Campbell reports that BASF’s European division is researching in-mold gelcoats, including two-phase systems, for carbon fiber parts. The research is in early stages, but he says the coatings likely would have to be thicker than those typically used to coat glass-filled composites to defray surface stress and texture print-through.
Lastly, lightweighting cars and trucks by increasing the use of composites, including the possibility of composite body panels, will hinge on integrating them into the logistical flow of parts on the assembly line, a sticking point that previously raised thorny issues, including colormatching problems, for suppliers of parts made of neat plastics. Currently, because of the high-temperature E-coating process at the body-shop stage, most plastic parts are painted off line and assembled after the paint booth.
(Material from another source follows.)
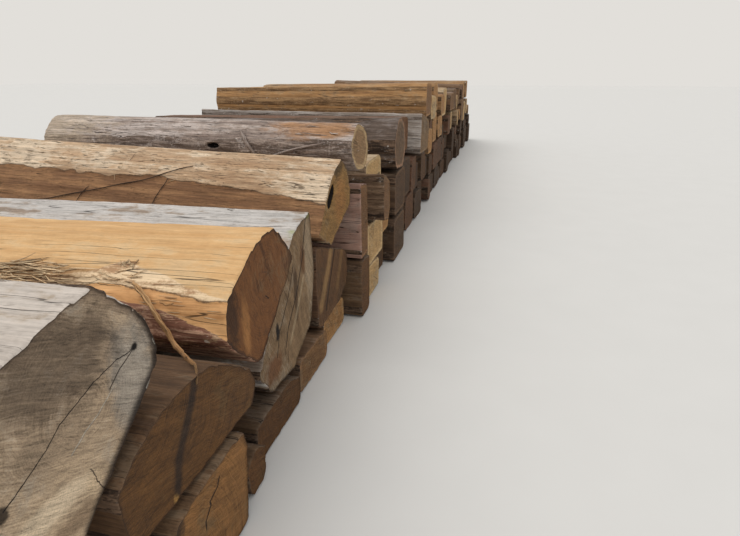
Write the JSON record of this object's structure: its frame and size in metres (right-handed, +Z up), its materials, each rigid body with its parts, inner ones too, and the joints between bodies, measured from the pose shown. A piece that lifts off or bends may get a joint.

Campbell believes the most feasible solution is to install most exterior composite parts between the E-coat and paint booths. Inherently corrosion-resistant, plastics and composites need no E-coating. To that end, BASF is developing a low-bake clearcoat that can be applied to both metal and plastics/composites. Lower temperatures also help alleviate differential expansion of the matrix and carbon fiber.
“It’s an interesting challenge,” Campbell concludes. Indeed, capitalizing on the opportunity to supply automakers with large-scale, volume composite exterior parts will require ongoing development by suppliers, fabricators and OEMs alike, and no doubt will be the subject of much additional research in the coming years.